Robert Haas <robertmhaas@gmail.com> writes:
> If we're going to end up with an open source implementation of
> something useful in contrib or whatever, then I think this is fine.
> But, if not, then we're just making it easier for Amazon to do
> proprietary stuff without getting any benefit for the open-source
> project. In fact, in that case PostgreSQL would ensure have to somehow
> ensure that the hooks don't get broken without having any code that
> actually uses them, so not only would the project get no benefit, but
> it would actually incur a small tax. I wouldn't say that's an
> absolutely show-stopper, but it definitely isn't my first choice.
As others noted, a test module could be built to add some coverage here.

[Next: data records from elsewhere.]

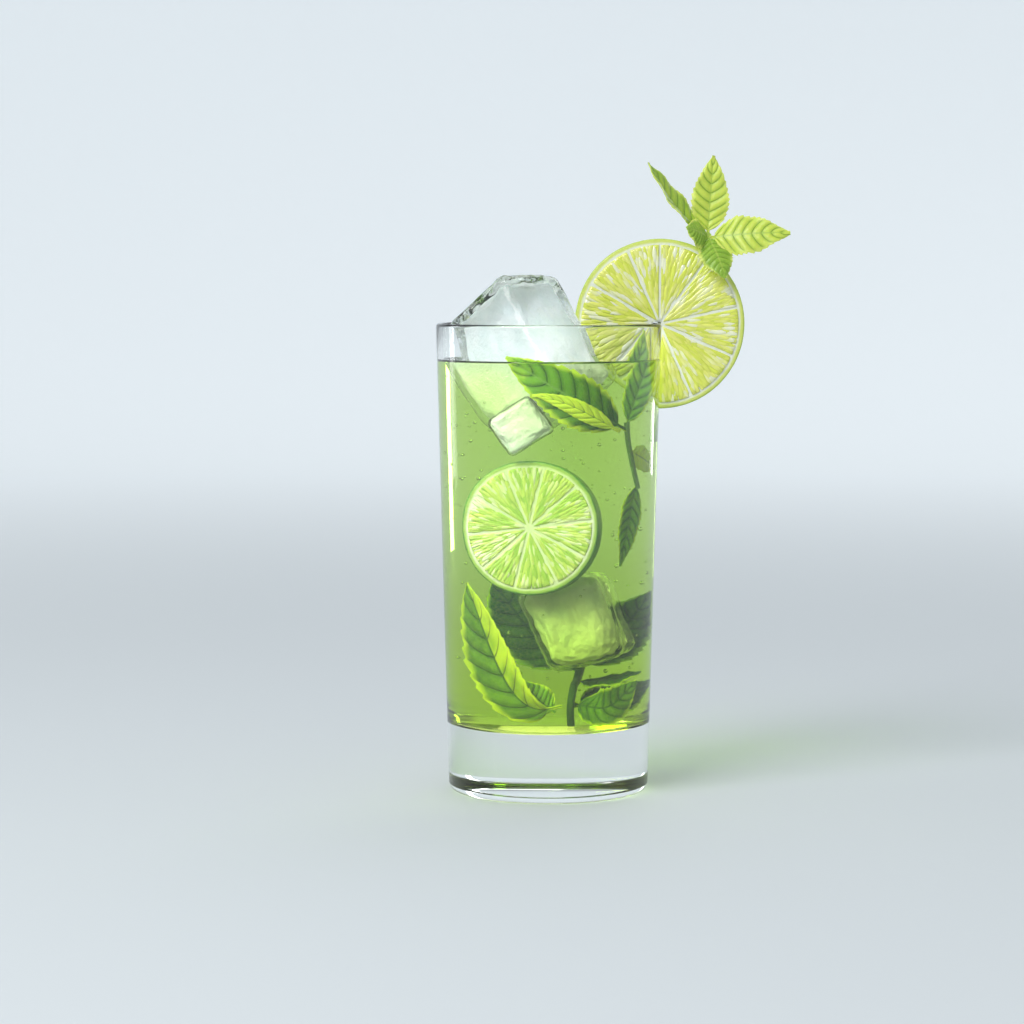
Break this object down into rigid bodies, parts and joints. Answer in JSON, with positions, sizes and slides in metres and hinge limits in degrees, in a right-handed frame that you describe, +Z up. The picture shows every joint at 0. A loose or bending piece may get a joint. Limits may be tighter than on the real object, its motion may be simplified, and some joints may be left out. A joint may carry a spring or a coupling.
{
  "type": "mojito cocktail",
  "caption": "Iced lime and mint drink in a straight highball glass with a heavy clear base, a lime wheel on the rim and mint sprigs inside and above it",
  "frame": {"origin": "middle of the flat underside of the glass", "axes": "+Z up along the glass's axis, +X to the side where the lime wheel hangs on the rim, the viewer at -Y"},
  "size_m": [0.1131, 0.072, 0.2037],
  "materials": {
    "glass": "clear, smooth and polished, with a fire-polished rim",
    "drink": "clear yellow-green liquid, paler near the top",
    "ice": "clear wet ice with a cloudy middle",
    "lime": "moist cut flesh, pale pith and a thin yellow-green rind",
    "mint": "soft green leaf with lighter veins and edges"
  },
  "bodies": {
    "root": {"glass": "glass", "drink": "drink", "ice_block": "ice", "lime_wheel": "lime", "mint_sprig_inner": "mint", "mint_sprig_rim": "mint"}
  },
  "joints": []
}
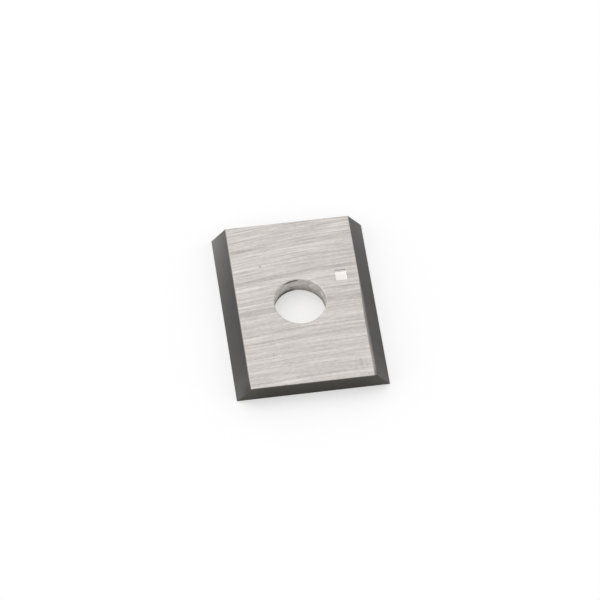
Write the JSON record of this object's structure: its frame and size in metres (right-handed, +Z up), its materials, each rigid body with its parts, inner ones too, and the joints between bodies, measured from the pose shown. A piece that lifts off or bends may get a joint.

What I'm actually more concerned about, in this whole line of development,
is the follow-on requests that will surely occur to kluge up Postgres
to make its behavior more like $whatever. As in "well, now that we
can serve MySQL clients protocol-wise, can't we pretty please have a
mode that makes the parser act more like MySQL". If we start having
modes for MySQL identifier quoting, Oracle outer join syntax, yadda
yadda, it's going to be way more of a maintenance nightmare than some
hook functions. So if we accept any patch along this line, I want to
drive a hard stake in the ground that the answer to that sort of thing
will be NO.
Assuming we're going to keep to that, though, it seems like people
doing this sort of thing will inevitably end up with a fork anyway.
So maybe we should just not bother with the first step either.